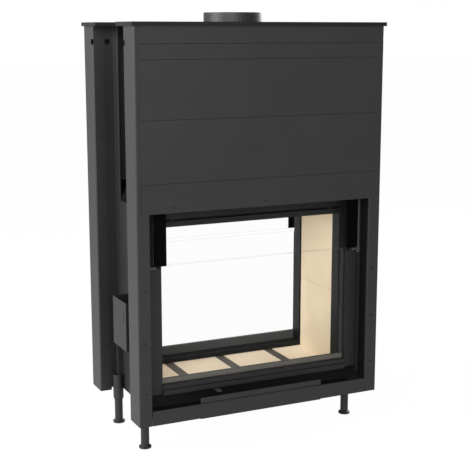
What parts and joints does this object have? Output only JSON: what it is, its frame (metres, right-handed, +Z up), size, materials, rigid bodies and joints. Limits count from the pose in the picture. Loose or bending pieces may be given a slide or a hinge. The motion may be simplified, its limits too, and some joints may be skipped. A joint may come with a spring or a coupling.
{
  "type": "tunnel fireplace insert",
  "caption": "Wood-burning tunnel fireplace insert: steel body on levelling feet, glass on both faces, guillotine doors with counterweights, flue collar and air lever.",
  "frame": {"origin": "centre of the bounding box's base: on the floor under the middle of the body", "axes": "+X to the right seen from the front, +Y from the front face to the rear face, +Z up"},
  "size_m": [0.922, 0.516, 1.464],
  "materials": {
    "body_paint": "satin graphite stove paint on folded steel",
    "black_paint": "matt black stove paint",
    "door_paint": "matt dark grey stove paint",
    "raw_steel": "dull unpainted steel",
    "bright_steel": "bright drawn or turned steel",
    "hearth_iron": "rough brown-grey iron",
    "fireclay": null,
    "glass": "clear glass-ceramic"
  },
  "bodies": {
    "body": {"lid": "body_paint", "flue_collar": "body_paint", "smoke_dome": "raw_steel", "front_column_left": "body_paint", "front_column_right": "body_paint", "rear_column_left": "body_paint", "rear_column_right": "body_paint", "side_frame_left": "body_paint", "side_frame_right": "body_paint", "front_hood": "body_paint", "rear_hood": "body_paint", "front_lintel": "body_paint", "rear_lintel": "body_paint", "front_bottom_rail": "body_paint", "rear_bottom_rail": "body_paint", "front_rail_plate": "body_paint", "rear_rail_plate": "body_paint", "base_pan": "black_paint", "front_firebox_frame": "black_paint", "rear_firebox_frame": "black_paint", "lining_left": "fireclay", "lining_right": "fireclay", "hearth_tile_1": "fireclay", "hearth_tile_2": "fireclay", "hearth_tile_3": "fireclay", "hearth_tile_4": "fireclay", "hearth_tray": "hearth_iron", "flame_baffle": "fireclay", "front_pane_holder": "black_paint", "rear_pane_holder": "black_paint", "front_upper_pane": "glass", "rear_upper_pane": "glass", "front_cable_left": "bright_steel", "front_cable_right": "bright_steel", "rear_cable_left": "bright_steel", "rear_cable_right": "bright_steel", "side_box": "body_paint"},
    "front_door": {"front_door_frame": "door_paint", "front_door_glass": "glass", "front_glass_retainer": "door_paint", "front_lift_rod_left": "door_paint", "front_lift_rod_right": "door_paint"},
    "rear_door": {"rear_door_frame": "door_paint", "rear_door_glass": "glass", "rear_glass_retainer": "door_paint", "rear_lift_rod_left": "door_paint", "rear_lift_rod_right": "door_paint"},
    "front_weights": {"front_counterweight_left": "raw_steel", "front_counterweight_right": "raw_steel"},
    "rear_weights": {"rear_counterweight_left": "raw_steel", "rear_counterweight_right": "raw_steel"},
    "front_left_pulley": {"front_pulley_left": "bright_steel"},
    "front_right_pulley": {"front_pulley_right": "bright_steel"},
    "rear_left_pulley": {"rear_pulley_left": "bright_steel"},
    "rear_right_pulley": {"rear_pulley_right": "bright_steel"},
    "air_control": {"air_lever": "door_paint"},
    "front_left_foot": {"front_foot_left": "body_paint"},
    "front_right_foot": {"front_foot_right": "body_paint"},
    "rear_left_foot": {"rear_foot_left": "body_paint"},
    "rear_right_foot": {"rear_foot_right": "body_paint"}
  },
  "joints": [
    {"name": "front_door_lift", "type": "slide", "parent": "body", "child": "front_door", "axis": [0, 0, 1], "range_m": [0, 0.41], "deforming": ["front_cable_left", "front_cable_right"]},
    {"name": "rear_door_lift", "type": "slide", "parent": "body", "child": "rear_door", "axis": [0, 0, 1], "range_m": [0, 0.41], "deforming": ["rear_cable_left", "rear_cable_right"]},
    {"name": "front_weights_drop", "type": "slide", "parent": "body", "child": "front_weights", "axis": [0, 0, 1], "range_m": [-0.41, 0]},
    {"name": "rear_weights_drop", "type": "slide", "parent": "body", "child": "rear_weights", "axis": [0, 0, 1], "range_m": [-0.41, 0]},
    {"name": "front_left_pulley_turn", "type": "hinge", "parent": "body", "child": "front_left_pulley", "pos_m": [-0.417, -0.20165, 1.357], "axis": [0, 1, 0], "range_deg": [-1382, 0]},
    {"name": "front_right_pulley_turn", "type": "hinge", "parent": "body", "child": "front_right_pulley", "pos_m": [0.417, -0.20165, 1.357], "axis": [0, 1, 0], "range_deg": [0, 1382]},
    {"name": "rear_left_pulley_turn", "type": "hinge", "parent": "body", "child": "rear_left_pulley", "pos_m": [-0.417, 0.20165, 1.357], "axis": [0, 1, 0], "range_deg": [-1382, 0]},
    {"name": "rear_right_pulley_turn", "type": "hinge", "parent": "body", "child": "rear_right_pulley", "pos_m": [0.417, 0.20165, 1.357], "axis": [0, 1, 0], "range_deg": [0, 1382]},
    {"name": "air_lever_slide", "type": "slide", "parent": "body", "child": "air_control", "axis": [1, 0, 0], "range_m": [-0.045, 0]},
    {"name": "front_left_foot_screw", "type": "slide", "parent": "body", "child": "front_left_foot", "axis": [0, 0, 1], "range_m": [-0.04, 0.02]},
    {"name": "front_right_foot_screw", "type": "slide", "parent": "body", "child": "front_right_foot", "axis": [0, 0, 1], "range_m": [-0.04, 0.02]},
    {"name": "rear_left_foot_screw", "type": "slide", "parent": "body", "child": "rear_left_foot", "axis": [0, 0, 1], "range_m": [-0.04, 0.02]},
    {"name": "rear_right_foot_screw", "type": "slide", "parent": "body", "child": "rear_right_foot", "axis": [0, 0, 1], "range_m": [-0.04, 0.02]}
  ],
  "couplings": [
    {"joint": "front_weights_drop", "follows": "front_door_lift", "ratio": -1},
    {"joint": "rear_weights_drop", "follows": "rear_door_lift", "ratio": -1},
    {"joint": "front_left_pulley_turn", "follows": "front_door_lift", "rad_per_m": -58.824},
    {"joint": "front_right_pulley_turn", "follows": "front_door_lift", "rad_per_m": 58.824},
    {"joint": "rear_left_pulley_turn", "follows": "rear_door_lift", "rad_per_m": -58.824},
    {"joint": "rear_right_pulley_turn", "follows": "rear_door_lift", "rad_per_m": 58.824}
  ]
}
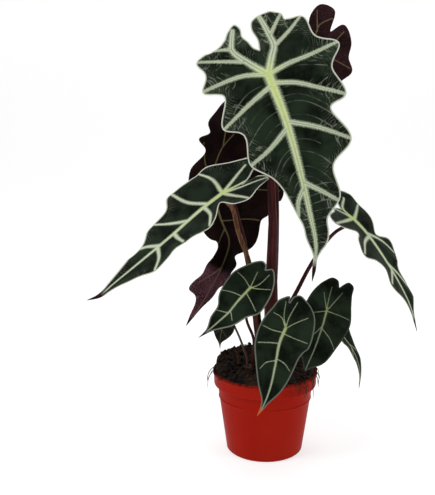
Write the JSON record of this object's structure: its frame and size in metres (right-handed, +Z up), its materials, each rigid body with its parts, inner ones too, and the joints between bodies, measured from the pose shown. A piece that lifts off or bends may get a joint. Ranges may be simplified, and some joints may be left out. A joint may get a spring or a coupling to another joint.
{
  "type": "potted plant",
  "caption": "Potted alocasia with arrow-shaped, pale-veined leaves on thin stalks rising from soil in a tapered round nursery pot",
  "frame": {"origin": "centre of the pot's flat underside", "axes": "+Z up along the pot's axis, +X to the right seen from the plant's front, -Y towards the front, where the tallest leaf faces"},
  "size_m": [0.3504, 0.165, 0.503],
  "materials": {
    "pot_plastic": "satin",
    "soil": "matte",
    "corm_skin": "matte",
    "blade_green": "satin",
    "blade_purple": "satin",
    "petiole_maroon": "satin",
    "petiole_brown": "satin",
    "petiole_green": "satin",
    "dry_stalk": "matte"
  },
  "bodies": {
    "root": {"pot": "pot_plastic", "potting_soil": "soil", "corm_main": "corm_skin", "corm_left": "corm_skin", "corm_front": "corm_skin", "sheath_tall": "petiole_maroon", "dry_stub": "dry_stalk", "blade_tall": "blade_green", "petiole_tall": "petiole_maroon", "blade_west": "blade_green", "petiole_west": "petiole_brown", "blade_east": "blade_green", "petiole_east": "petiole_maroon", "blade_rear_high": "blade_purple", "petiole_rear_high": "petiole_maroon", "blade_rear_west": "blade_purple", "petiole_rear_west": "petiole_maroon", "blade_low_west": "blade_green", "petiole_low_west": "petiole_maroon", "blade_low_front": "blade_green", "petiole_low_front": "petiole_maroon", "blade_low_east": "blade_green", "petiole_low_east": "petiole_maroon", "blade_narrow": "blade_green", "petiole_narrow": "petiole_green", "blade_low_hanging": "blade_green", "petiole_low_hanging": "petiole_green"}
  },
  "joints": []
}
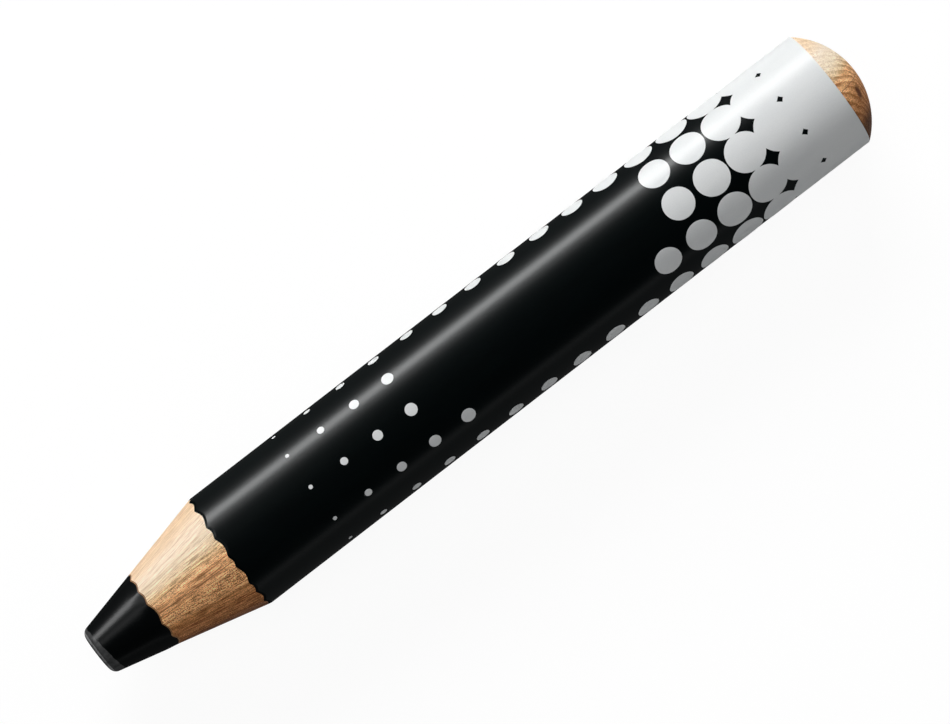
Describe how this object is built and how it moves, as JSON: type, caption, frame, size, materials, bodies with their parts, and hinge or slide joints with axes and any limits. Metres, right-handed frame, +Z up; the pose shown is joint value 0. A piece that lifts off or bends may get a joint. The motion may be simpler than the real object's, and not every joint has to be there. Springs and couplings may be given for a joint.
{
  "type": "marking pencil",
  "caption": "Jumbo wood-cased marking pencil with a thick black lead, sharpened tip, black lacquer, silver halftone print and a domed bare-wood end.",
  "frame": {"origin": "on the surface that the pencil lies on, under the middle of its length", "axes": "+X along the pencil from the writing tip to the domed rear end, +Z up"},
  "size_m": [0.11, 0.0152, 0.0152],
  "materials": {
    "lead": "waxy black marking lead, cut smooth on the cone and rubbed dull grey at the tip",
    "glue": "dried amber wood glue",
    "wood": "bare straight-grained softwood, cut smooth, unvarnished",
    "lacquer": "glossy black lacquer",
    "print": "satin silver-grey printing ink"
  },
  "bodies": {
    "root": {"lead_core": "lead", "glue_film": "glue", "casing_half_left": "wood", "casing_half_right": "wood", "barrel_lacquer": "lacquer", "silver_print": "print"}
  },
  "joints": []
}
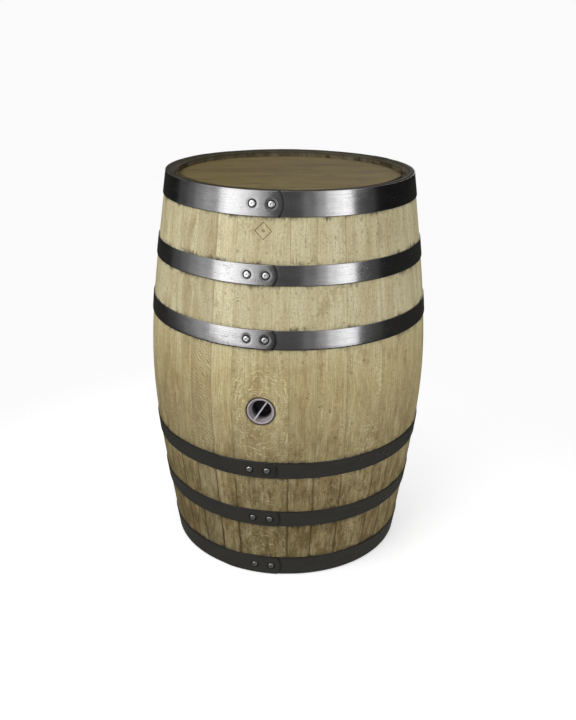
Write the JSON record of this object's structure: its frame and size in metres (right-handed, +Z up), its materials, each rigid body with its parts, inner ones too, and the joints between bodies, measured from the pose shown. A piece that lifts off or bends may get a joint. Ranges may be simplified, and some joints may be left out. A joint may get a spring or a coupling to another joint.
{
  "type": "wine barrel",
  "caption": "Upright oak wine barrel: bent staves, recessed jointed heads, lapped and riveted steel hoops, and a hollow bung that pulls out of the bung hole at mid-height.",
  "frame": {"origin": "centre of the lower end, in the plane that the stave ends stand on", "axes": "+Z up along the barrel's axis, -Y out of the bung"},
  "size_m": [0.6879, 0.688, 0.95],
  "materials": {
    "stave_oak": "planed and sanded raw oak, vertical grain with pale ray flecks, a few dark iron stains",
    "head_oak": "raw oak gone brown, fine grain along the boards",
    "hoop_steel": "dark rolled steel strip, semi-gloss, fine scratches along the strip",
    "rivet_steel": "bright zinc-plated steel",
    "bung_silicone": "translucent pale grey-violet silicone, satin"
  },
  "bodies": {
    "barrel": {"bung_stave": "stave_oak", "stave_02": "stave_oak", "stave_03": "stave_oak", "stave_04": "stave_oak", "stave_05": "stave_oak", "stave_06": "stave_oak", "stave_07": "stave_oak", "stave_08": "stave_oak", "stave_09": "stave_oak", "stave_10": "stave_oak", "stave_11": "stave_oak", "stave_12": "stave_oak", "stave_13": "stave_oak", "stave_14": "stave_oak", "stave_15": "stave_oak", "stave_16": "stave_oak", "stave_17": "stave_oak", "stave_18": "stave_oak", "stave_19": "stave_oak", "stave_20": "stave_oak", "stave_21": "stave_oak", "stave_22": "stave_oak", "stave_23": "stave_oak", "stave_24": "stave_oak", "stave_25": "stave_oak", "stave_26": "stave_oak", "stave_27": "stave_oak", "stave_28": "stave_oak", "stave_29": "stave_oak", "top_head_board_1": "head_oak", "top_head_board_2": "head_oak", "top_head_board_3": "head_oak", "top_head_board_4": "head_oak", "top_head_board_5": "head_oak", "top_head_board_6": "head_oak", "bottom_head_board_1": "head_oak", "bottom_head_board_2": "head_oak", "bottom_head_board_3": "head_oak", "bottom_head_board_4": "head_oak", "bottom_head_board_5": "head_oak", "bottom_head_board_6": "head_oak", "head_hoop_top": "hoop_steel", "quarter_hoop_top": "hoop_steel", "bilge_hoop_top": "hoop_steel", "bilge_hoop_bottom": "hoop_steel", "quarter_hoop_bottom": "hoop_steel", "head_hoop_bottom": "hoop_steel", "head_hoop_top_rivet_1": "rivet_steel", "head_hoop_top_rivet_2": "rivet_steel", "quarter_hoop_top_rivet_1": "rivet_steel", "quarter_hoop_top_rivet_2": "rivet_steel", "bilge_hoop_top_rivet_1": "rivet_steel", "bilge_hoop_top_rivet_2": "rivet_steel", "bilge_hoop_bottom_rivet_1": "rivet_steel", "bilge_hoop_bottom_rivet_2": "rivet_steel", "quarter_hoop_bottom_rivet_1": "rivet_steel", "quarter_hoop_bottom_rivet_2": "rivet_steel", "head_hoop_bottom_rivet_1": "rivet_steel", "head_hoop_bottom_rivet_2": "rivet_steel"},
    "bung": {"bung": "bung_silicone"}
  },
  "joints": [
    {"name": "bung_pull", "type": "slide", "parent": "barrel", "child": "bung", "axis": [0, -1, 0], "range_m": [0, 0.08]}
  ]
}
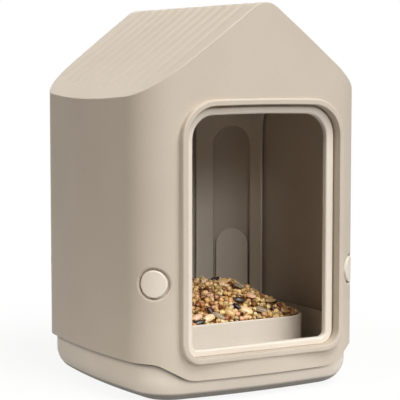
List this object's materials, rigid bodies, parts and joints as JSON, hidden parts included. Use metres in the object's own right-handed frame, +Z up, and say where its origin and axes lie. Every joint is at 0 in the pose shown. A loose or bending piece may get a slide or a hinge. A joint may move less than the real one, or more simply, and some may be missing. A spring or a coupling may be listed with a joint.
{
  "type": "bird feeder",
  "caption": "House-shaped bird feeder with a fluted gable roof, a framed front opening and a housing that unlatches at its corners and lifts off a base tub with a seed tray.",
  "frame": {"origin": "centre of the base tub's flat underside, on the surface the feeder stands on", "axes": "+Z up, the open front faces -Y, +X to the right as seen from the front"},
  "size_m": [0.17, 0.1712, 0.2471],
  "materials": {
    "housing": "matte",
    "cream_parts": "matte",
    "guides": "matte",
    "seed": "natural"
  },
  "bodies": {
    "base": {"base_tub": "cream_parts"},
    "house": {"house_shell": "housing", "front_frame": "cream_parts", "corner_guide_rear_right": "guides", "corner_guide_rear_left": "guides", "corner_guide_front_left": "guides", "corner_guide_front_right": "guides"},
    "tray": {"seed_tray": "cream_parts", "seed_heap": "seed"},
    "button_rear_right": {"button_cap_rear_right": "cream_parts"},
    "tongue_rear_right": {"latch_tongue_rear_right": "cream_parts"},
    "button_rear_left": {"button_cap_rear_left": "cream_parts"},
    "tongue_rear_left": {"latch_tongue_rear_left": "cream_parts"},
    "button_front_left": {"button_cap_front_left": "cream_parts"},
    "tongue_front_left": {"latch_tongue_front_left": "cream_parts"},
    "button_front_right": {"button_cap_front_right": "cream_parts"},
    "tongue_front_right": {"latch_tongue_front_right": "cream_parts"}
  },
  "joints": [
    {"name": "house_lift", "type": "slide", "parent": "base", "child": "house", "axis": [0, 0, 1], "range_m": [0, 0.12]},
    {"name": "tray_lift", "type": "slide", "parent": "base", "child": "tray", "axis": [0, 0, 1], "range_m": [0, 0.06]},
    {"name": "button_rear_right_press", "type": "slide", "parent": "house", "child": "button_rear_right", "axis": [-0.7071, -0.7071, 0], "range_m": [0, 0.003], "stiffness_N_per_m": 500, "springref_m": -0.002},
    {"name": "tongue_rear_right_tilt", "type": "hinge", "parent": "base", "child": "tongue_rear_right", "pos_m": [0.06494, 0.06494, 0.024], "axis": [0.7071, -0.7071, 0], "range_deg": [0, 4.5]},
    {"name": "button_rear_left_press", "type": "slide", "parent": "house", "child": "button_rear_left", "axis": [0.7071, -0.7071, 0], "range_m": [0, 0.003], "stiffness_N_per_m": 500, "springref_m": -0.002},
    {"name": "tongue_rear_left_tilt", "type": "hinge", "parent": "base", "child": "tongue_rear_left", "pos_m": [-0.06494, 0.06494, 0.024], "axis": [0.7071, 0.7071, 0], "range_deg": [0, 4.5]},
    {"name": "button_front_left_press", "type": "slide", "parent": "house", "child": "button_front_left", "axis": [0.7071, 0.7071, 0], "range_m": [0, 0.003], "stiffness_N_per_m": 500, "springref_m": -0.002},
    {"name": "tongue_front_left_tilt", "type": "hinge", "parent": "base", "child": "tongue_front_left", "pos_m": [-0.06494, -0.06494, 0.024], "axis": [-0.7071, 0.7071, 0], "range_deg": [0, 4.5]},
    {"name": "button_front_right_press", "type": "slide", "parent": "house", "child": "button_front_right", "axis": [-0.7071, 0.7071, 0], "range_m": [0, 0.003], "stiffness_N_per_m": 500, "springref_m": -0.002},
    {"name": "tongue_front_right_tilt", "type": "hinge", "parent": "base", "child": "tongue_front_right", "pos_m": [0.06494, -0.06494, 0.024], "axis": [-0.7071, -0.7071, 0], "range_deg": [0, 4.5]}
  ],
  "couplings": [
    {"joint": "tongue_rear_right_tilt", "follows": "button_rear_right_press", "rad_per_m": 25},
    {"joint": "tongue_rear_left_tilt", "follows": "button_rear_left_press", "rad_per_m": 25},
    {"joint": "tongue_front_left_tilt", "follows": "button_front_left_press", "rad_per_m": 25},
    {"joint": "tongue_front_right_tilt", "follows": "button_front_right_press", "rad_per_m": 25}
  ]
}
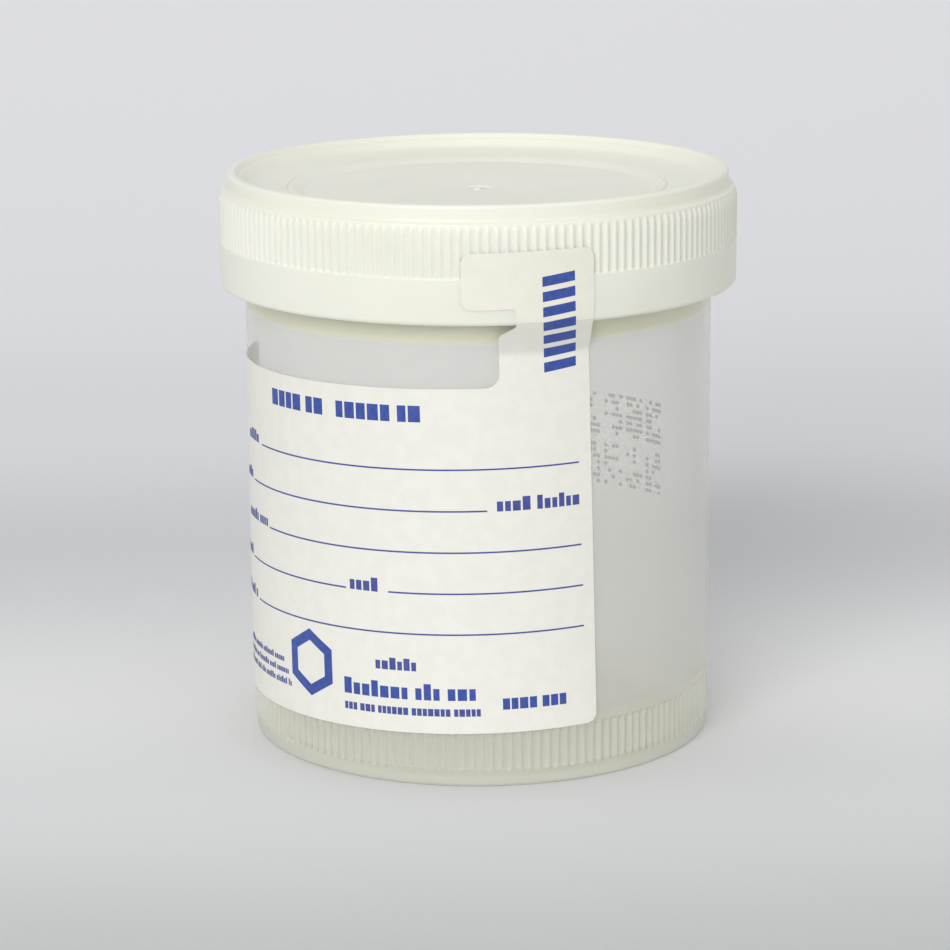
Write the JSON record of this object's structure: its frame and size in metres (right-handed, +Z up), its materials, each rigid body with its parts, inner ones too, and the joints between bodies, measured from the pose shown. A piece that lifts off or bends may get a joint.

* [EXERCISE]:
For each line above that contains the word "origin", copy that line.

* [SOLUTION FOR THIS PROBLEM]:
  "frame": {"origin": "centre of the bounding box's base: on the floor under the middle of the body", "axes": "+X to the right seen from the front, +Y from the front face to the rear face, +Z up"},
  "frame": {"origin": "centre of the pot's flat underside", "axes": "+Z up along the pot's axis, +X to the right seen from the plant's front, -Y towards the front, where the tallest leaf faces"},
  "frame": {"origin": "on the surface that the pencil lies on, under the middle of its length", "axes": "+X along the pencil from the writing tip to the domed rear end, +Z up"},
  "frame": {"origin": "centre of the lower end, in the plane that the stave ends stand on", "axes": "+Z up along the barrel's axis, -Y out of the bung"},
List this object's materials, rigid bodies, parts and joints as JSON, hidden parts included. Use metres in the object's own right-handed frame, +Z up, and say where its origin and axes lie. Every joint is at 0 in the pose shown. A loose or bending piece may get a slide or a hinge. A joint may move less than the real one, or more simply, and some may be missing. A spring or a coupling may be listed with a joint.
  "frame": {"origin": "centre of the base tub's flat underside, on the surface the feeder stands on", "axes": "+Z up, the open front faces -Y, +X to the right as seen from the front"},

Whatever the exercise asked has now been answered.